Pope Francis has decided that archbishops will from now on receive their pallium in their home dioceses rather than at the Vatican.
Having the public ceremony of investiture for Metropolitan Archbishops on the ground "will greatly favour the participation of the local Church in an important moment of its life and history,” Mgr Guido Marini, the Master of Ceremonies of papal liturgies wrote in a letter to archdioceses.
He said Pope Francis believes that this new tradition will help to foster “synodality" which is "particularly urgent and precious at this time in the history of the Church,” the Italian newspaper La Stampa reported.
Mgr Marini emphasised that the pallium, a white lamb's wool strip, worn around the neck, is a symbol of “the bonds of hierarchical communion between the See of Peter and the Successor of the Apostle and those who are chosen to carry out the episcopal ministry as Metropolitan Archbishop of an Ecclesiastical Province.”
Nuncios, the pope’s in-country representatives, will bestow the pallium on archbishops instead, “on an opportune date” for the local Church.
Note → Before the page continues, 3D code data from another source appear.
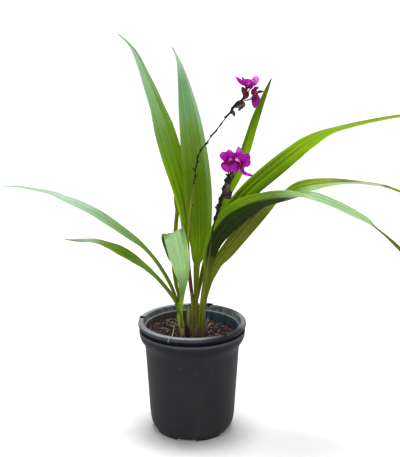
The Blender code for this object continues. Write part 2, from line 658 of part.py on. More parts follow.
def make_leaf(leaf):
    """One pleated leaf with its stalk."""
    heading = math.radians(leaf.heading)
    side = Vector((-math.sin(heading), math.cos(heading), 0))
    shape = ribbon(leaf_rows(leaf), side, leaf_half_widths(leaf), leaf_half_thicks(leaf), leaf.columns,
                   leaf.crease, PLEAT_DEPTH, standing=True)
    return solid(leaf.name, shape, LEAF_GREEN)


def knob(rows, share, number):
    """A short node on a stalk, where a bract and a fallen flower were."""
    spot = share * (len(rows) - 1)
    here = rows[int(spot)] + (rows[min(int(spot) + 1, len(rows) - 1)] - rows[int(spot)]) * (spot % 1)
    out = Vector((math.cos(number * 2.4), math.sin(number * 2.4), 0.4)) * KNOB_RADIUS
    centre = Vector(here[:3])
    points = [(*(centre - out), 0.0008), (*centre, KNOB_RADIUS), (*(centre + out), 0.0016),
              (*(centre + 1.6 * out), 0.0005)]
    return tube(points, 4, sides=5)


def make_stalk(name, path, count, knobs, capsules):
    """A flower stalk with its knobs, buds and withered flowers fused on."""
    stalk = solid(name, tube(path, count, sides=6), STALK_BROWN)
    rows = smooth_path(path, 60)
    growths = [knob(rows, share, number) for number, share in enumerate(knobs)]
    growths += [tube(capsule, 6, sides=5) for capsule in capsules]
    boolean_all(stalk, growths, "UNION")
    return stalk


def tepal(heart, bend, tip, width, pointed, facing, stations=5):
    """One petal from the heart over its bend to its tip."""
    rows = smooth_path([(*heart, 0, TEPAL_CUP), (*bend, 0, TEPAL_CUP), (*tip, 0, TEPAL_CUP)], stations)
    side = (Vector(tip) - Vector(heart)).cross(facing).normalized()
    shares = np.linspace(0.08, 0.94, stations)
    halves = [width / 2 * math.sin(math.pi * share) ** pointed for share in shares]
    return ribbon(rows, side, halves, [TEPAL_THICKNESS / 2] * stations, 2)


def make_bloom(bloom):
    """Five tepals fused round the end of their own slim stem."""
    heart = Vector(bloom.heart)
    facing = (Vector(bloom.lip) - heart).normalized()
    neck = heart.lerp(Vector(bloom.stem[1]), 0.3)
    stem = [(*bloom.stem[0], 0.0011), (*bloom.stem[1], 0.0013), (*neck, 0.0019), (*heart, 0.0021),
            (*(heart + facing * LIP_SEAT), 0.0012)]
    piece = solid(bloom.name, tube(stem, 10, sides=6), TEPAL_MAGENTA)
    boolean_all(piece, [tepal(bloom.heart, *form, facing) for form in bloom.tepals], "UNION")
    return piece


def make_lip(bloom):
    """The lip with its two raised side lobes, and the column that arches over it."""
    heart = Vector(bloom.heart)
    facing = (Vector(bloom.lip) - heart).normalized()
    root = heart + facing * (LIP_SEAT + 2 * TOUCH)
    across = facing.cross(Vector((0, 0, 1))).normalized()
    up = across.cross(facing)
    claw = [(*root, 0.0014), (*(root + facing * 0.002 - up * 0.0006), 0.0014)]
    column = claw + [(*(root + facing * 0.003 + up * 0.003), 0.0015), (*bloom.column, 0.0017)]
    lip = solid(bloom.name + "_lip", tube(column, 5, sides=5), LIP_PURPLE)
    end = Vector(bloom.lip)
    joint = root + facing * 0.0016
    flaps = [tepal(joint, joint.lerp(end, 0.6) - up * 0.001, end, 0.006, 0.6, up, 4)]
    for hand in (-1, 1):
        foot = joint + across * hand * 0.0005 + up * 0.0002
        bend = joint + facing * 0.002 + across * hand * 0.003 + up * 0.001
        tip = joint + facing * 0.0045 + across * hand * 0.0045 + up * 0.005
        flaps.append(tepal(foot, bend, tip, 0.0042, 0.6, across * hand, 4))
    boolean_all(lip, flaps, "UNION")
    return lip


def make_plant():
    """Build every piece of the potted orchid."""
    make_pot()
    stems = [(*shoot.foot, shoot.foot_radius * 1.03, 12) for shoot in SHOOTS]
    for path, radius in ((TALL_STALK, 0.0021), (SHORT_STALK, 0.0021), (OLD_SHOOT, 0.0048)):
        stems.append((path[0][0], path[0][1], radius, 8))
    make_soil(stems)
    for shoot in SHOOTS:
        make_shoot(shoot)
    boolean_all(bpy.data.objects["shoot_right"], [tube(DRY_SHEATH, 5, sides=5)], "UNION")
    old = solid("shoot_old", tube(OLD_SHOOT, 6), SHEATH_GREEN)
    boolean_all(old, [tube(OLD_BRACTS, 4)], "UNION")
    for leaf in LEAVES:
        make_leaf(leaf)
    make_stalk("stalk_tall", TALL_STALK, 30, TALL_KNOBS, TALL_CAPSULES + [BUD_STALK])
    make_stalk("stalk_short", SHORT_STALK, 20, SHORT_KNOBS, SHORT_CAPSULES)
    for bloom in BLOOMS:
        make_bloom(bloom)
        make_lip(bloom)
    solid("bud_top", tube(TOP_BUD, 8), TEPAL_MAGENTA)
    solid("dry_straw", tube(DRY_STRAW, 12, sides=6), DRY_BROWN)


clear_scene()
make_plant()
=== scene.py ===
"""The looks of a potted ground orchid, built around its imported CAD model.

Metres and degrees, +Z up.  The pot stands on the origin, and the camera looks along +Y from above the lip.
"""

import json
import math
from collections import namedtuple

import bmesh
import bpy
import numpy as np
from mathutils import Matrix, Vector, noise

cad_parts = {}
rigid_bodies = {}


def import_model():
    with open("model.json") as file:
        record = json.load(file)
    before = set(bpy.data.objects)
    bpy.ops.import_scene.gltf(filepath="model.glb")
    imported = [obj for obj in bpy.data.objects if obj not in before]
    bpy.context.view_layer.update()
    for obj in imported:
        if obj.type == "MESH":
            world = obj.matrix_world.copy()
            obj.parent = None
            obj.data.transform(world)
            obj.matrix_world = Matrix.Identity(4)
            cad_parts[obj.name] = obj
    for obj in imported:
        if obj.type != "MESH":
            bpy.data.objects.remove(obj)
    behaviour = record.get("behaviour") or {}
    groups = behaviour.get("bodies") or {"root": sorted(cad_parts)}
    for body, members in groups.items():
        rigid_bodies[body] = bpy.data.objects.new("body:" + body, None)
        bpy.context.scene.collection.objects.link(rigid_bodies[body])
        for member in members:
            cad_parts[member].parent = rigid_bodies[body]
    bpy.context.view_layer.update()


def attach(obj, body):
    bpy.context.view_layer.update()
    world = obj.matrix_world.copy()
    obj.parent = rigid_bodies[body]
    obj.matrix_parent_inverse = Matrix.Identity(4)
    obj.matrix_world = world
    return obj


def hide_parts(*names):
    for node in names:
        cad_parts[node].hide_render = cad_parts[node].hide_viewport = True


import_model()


# Pot
# A round nursery pot, moulded in one piece from dark grey plastic.  Its flat lip has hanger slots, a deep
# groove runs under the lip, and it stands on five feet with drainage gaps between them.

LIP_RADIUS = 0.0825
POT_HEIGHT = 0.174
SHOULDER_RADIUS = 0.0712
BASE_RADIUS = 0.0649
FOOT_RADIUS = 0.0565
WALL = 0.0018
FLOOR = 0.0060
GROOVE_RADIUS = 0.0772
POT_SIDES = 144
FOOT_GAPS = 5
FIRST_FOOT_GAP = -99
FOOT_GAP_SIZE = (0.014, 0.030, 0.0066)
FOOT_GAP_CIRCLE = 0.0555
DRAIN_HOLE = 0.005
DRAIN_CIRCLE = 0.040
DRAIN_SIDES = 24
HANGER_PLACES = (170, 70, -53)
SLOT_CIRCLE = 0.0778
SLOT_SIZE = (0.0040, 0.0080, 0.0060)
BAR_CIRCLE = 0.0812
BAR_SIZE = (0.0014, 0.0100, 0.0026)
SHADE_CIRCLE = 0.0782
SHADE_REACH = (0.0036, 0.0052)
COLLAR_EDGE = (0.0746, 0.0750)
CORNER_EASING = 0.0011
SHARP_ON_PLASTIC = 35
SHARP_ON_PLANTS = 60

# Heights at which a tone on the pot starts, is full, fades and ends: painted shade under the shoulder, dust
# with a painted highlight on the shoulder rim, painted shadow in the groove and a painted highlight on the
# inner ledge
SHOULDER_SHADE = (0.136, 0.146, 0.154, 0.156)
SHOULDER_RIM_DUST_AND_HIGHLIGHT = (0.1570, 0.1595, 0.1612, 0.1617)
GROOVE_PAINTED_SHADOW = (0.1612, 0.1618, 0.1676, 0.1682)
INNER_LEDGE_HIGHLIGHT = (0.1650, 0.1657, 0.1663, 0.1669)

# Heights between which a tone on the pot sets in
FOOT_DUST = (0.004, 0.030)
WALL_INSIDE = (0.146, 0.150)
COLLAR_FOOT = (0.1664, 0.1670)
LIP_SIDE = (0.1680, 0.1690)
LIP_TOP = (0.1722, 0.1736)

Shape = namedtuple("Shape", "points faces along across")


class Wire:
    """The value of one socket in a node tree.  Sums and products of wires add their own maths nodes."""

    def __init__(self, graph, socket):
        self.graph = graph
        self.socket = socket

    def maths(self, operation, first, second=0.0):
        return self.graph.add("ShaderNodeMath", {"operation": operation}, {0: first, 1: second})

    def __add__(self, other):
        return self.maths("ADD", self, other)

    def __radd__(self, other):
        return self.maths("ADD", other, self)

    def __sub__(self, other):
        return self.maths("SUBTRACT", self, other)

    def __rsub__(self, other):
        return self.maths("SUBTRACT", other, self)

    def __mul__(self, other):
        return self.maths("MULTIPLY", self, other)

    def __rmul__(self, other):
        return self.maths("MULTIPLY", other, self)

    def __pow__(self, other):
        return self.maths("POWER", self, other)

    def __abs__(self):
        return self.maths("ABSOLUTE", self)


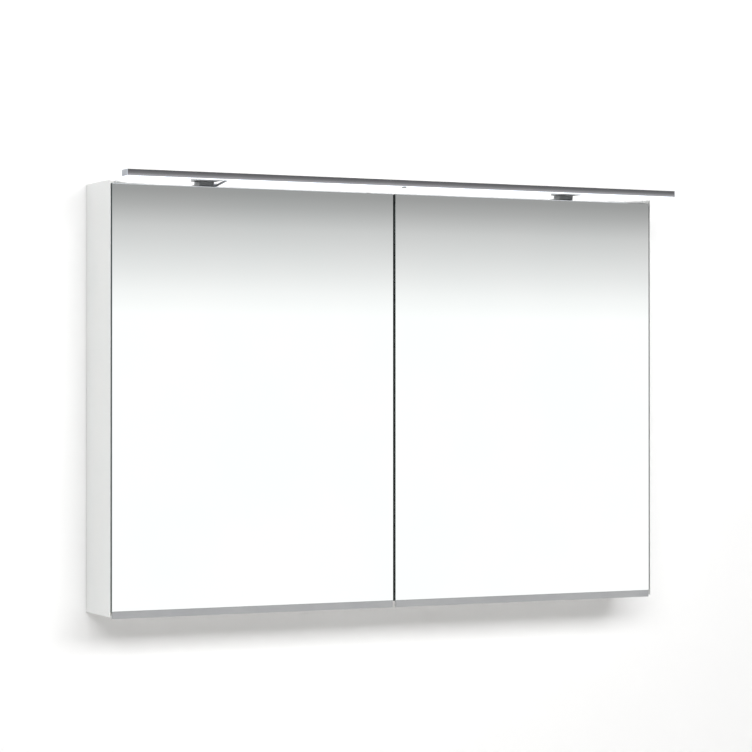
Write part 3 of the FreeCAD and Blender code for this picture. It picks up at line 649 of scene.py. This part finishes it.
@dataclass(frozen=True)
class CrossScrew:
    """A screw with a cross recess and a ridged shank.

    Args:
        like: The CAD solid that it follows.
        drive: Shape of the head.
        pitch: Distance from ridge to ridge, or 0 for a plain shank.
        flat_rim: Radius of a countersunk head's top face, as a share of the head's radius.
        pan_rim: The same for a pan head.
        recess_reach: Half the cross recess's span, as a share of the head's radius.
        recess_half: Half the width of its arms, as a share of the head's radius.
        recess_depth: Its depth, as a share of the head's height.
        recess_taper: Size of its floor, as a share of its mouth.
        root: Radius between the ridges, as a share of the shank's radius.
        segments: Faces round the axis.
    """

    like: Fastener
    drive: Drive = Drive.PAN
    pitch: float = 0.0
    flat_rim: float = 0.97
    pan_rim: float = 0.72
    recess_reach: float = 0.5
    recess_half: float = 0.13
    recess_depth: float = 0.6
    recess_taper: float = 0.7
    root: float = 0.82
    segments: int = 24

    def head_rings(self) -> list[tuple[float, float]]:
        """Shape the head below its top face's rim.

        Returns:
            Radius and height of each ring, down to the shank.
        """
        top = self.like.length
        rise = self.like.head_height
        radius = self.like.head
        neck = (self.like.shank, top - rise)
        if self.drive is Drive.COUNTERSUNK:
            return [(radius, top - 0.1 * MM), neck]
        # a pan head: width as a share of the radius, and depth below the top as a share of the height
        dome = ((0.88, 0.12), (0.97, 0.36), (1.0, 0.65), (1.0, 0.98))
        return [(radius * width, top - rise * depth) for width, depth in dome] + [neck]

    def shank_rings(self) -> list[tuple[float, float]]:
        """Shape the shank.

        Returns:
            Radius and height of each ring, from the head to the tip.
        """
        start = self.like.length - self.like.head_height
        rings = []
        count = int(start / self.pitch) - 2 if self.pitch else 0
        for turn in range(count):
            height = start - (turn + 1) * self.pitch
            rings += [(self.like.shank * self.root, height), (self.like.shank, height - self.pitch / 2)]
        return rings + [(self.like.shank * 0.8, 0.2 * MM), (self.like.shank * 0.5, 0.0)]

    def add(self, bm: bmesh.types.BMesh) -> None:
        """Add the screw to a mesh.

        Args:
            bm: The mesh that gets it.
        """
        work = bmesh.new()
        top = self.like.length
        radius = self.like.head * (self.flat_rim if self.drive is Drive.COUNTERSUNK else self.pan_rim)
        rim = bmesh.ops.create_circle(work, segments=self.segments, radius=radius,
                                      matrix=Matrix.Translation((0, 0, top)))["verts"]
        rim_edges = list({edge for vert in rim for edge in vert.link_edges})
        cross = [work.verts.new((x, y, top)) for x, y in self.recess_corners()]
        cross_edges = [work.edges.new((a, b)) for a, b in zip(cross, cross[1:] + cross[:1])]
        bmesh.ops.triangle_fill(work, use_beauty=True, edges=rim_edges + cross_edges)
        floor = (self.recess_taper, top - self.recess_depth * self.like.head_height)
        floor_edges = next_ring(work, cross_edges, (1.0, top), floor)[1]
        bmesh.ops.contextual_create(work, geom=floor_edges)
        edges = rim_edges
        rings = [(radius, top)] + self.head_rings() + self.shank_rings()
        for before, after in zip(rings, rings[1:]):
            edges = next_ring(work, edges, before, after)[1]
        bmesh.ops.contextual_create(work, geom=edges)
        bmesh.ops.transform(work, matrix=self.like.place(), verts=work.verts[:])
        join(bm, work)

    def recess_corners(self) -> list[tuple[float, float]]:
        """Shape the cross recess.

        Returns:
            X and Y of its twelve corners, clockwise.
        """
        arm = self.like.head * self.recess_reach
        half = self.like.head * self.recess_half
        quarter = [(half, arm), (half, half), (arm, half)]
        corners = []
        for _ in range(4):
            corners += quarter
            quarter = [(y, -x) for x, y in quarter]
        return corners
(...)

Francis will continue to bless the pallium during the Mass on the feast of Saints Peter and Paul, 29 June, in the Vatican and will confer the vestment on the archbishop “in a private manner” the note said.
The papal Master of Ceremonies also stated that the new Metropolitan Archbishops “are invited to concelebrate” the 29 June Mass with the Pope, and they would receive the pallium “in a private manner, from the hands of the Holy Father” before returning home for the ceremony in their own dioceses.
The pallium dates back to the fourth century and is the oldest symbol of the bishops' office.